Radio is one of the leading sources of information for the majority, yet poor transmission and reception infrastructure, poverty and the high levels of illiteracy limit accessibility and use. Radio broadcasts are rarely received outside the main towns and cities.

Telephones are expensive and very few. Few people outside the main urban centres have access to basic telephone services.

The government with donor organisations are developing a network of ‘community’ radio stations throughout the country in a bid to plug the communication void. These radio stations are becoming an important part of the country’s communication infrastructure as they offer an opportunity for decentralised broadcasting unmatched in southern Africa. However, the stations’ editorial independence is compromised by the control exercised by the government’s communication department, ICS. Also real community participation in these ‘community’ radio stations is either non-existent or forced from above.

A number of publications are also beginning to re-emerge, adding to the opportunities for more localised communication.

The new wave of investments in the ICT and Telecommunications sector is welcomed but the investment remains in the cities, thus excluding the poorer rural areas.


(c) Education

Illiteracy in Mozambique is high. On average, girls remain in school for three years and boys for four years.

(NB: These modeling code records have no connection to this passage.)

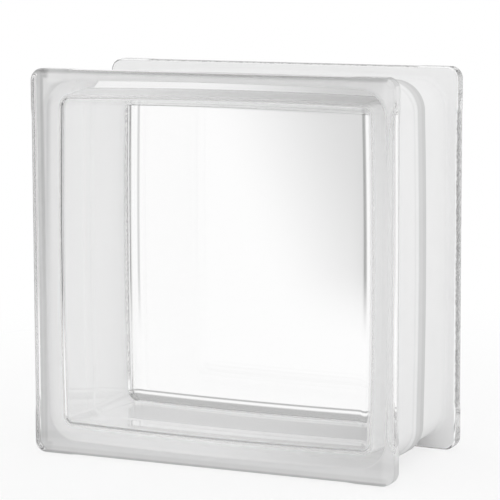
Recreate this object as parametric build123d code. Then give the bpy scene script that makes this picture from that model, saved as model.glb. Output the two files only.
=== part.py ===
"""A hollow glass block for building walls: two pressed glass half shells, fused rim to rim.

The block stands on the lower edges of its two faces. The origin is on the ground at the middle of
the block, +X is to the right along the face, +Y is from the front face to the back face, and +Z is
up. Lengths are in millimetres and angles in degrees.
"""

import os

from build123d import *

# The outside of the block. It is as high as it is wide.
block_width = 196.85
block_depth = 98.43

# The flange, the thick edge of each face that frames the block.
flange_thickness = 9.6
flange_corner_radius = 6.2
face_edge_radius = 2.8
flange_back_bevel = 0.8

# Each edge of a flange stands proud for a length at both corners. Between these pads it steps back
# by a small relief.
corner_pad_length = 20.0
edge_relief = 0.3
relief_ramp = 4.0

# The seam bead, the swollen band where the two soft rims were pressed together. Its sides bow
# outwards, so its crest is nearest to the edge of the block at the middle of each side.
seam_depth = 5.0
seam_bow = 1.5
seam_corner_radius = 16.0
bead_height = 1.3
bead_half_width = 4.8
bead_ramp = 2.2
bead_blend_radius = 1.6

# The mortar channel, the sunk band from the foot of the bead to the flange. It gets deeper
# towards the flange by the draft of the mould.
channel_draft = 1.0
channel_root_fillet = 2.4

# The glass between the outside and the sealed hollow. The hollow narrows towards the pane by the
# draft of the plunger.
pane_thickness = 8.3
rim_thickness = 7.5
hollow_corner_radius = 6.0
hollow_draft = 3.0
hollow_floor_fillet = 5.5

# The ridge that the fused rims leave on the inside of the wall.
ridge_height = 0.6
ridge_half_width = 1.2
ridge_ramp = 1.6

half_depth = block_depth / 2
half_width = block_width / 2


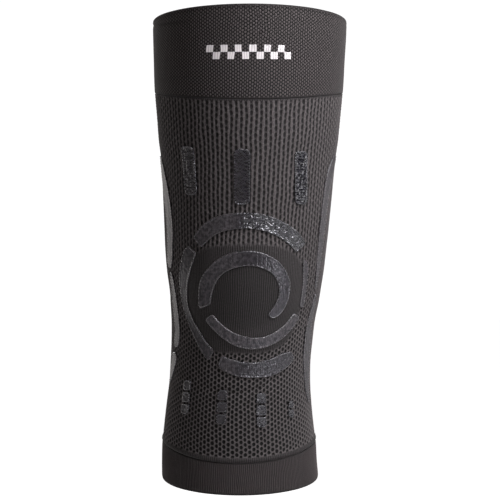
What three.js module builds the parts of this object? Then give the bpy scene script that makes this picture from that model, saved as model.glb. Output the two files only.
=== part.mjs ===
// A knitted knee sleeve, held open in the shape it has on a leg.
// Millimetres, +Z up the leg, -Y to the front (the kneecap), +X to the right of the front view.
// The origin is on the leg's axis at the height of the kneecap's centre.

import * as THREE from 'three';
import { mergeVertices } from 'three/addons/utils/BufferGeometryUtils.js';

// Heights from the kneecap's centre, at the side of the leg
const ABOVE_KNEE = 189;
const BELOW_KNEE = 129.5;
const RIM_RISE = 4.5;
const HEM_DROP = 6.9;

// Named cross-sections of the outer face: width, depth, and how far the middle sits behind the axis
const THIGH = { width: 135, depth: 142, setback: 1 };
const KNEE = { width: 105, depth: 110.5, setback: -3.2 };
const SHIN = { width: 97.7, depth: 104.5, setback: -2.2 };
const CALF = { width: 109.2, depth: 111, setback: 4.5 };

// How far the leg's middle wanders sideways, to the right above the knee and to the left below it
const LEG_SWAY = 4.4;

// The kneecap under the knit, and the raised ring round it
const KNEECAP = { radius: 46, rise: 3.4 };
const PAD_RING = { radius: 32, width: 11, rise: 1.3 };

// Walls, seams and edges
const BAND_WALL = 2.2;
const BODY_WALL = 1.7;
const CUFF_WALL = 2.2;
const SEAM_GAP = 0.3;
const EDGE_ROUND = 0.8;
const BAND_HEIGHT = 47;
const BAND_FRONT_DROP = 12.3;
const CUFF_HEIGHT = 30.8;
const CUFF_FRONT_DROP = 15.9;
const HEM = { height: 3.2, groove: 0.5 };
const ROLL = { height: 3.4, rise: 0.6 };

// Bonded prints
const PRINT_GAP = 0.3;
const PRINT_THICKNESS = 0.7;
const PRINT_EDGE = 0.35;
const PRINT_STEP = 5.2;
const THIGH_BAR = { width: 10, length: 36, top: 97, corner: 3.6 };
const OUTER_RING_RADIUS = 54;
const INNER_RING_RADIUS = 31;
const SHIN_DASH = { width: 7.6, height: 7.2, gap: 1, top: 64, corner: 3, innerCorner: 0.9 };
const SIDE_STRIP = { above: 95, below: 76 };

// Fineness of the solids
const STEPS_AROUND = 56;
const FRONT_CROWDING = 0.36;
const KNEE_ROW_STEP = 5.2;
const BODY_ROW_STEP = 10;
const INNER_ROW_STEP = 17;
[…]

There has been little opportunity since independence in 1975 to build schools, as Mozambique has been at war for much of this period. Therefore, school infrastructure is generally run down, underdeveloped or non-existent. Many children learn in dilapidated buildings or in the open without basic facilities like desks. This is particularly so in rural areas.

Teachers are generally poorly trained and lowly paid. In many cases, pupils revert to rote learning as the teachers themselves are just a little more qualified than the pupils they are supposed to assist.

Much of the curriculum is poorly designed and in some cases totally irrelevant to the current and developmental needs of Mozambique.

On the positive side, public expenditure on education has steadily risen after the war, with donor support supplementing the small gains emanating from decelerated national debt servicing. However, juxtaposed against the overwhelming demand for education, the level of investment in the sector remains negligible.

Overall, education remains one of Mozambique’s most significant weaknesses. On an Education Performance Index (EPI), Mozambique ranks ahead only of Chad, Pakistan, Angola, Haiti, Bhutan, Niger and Ethiopia.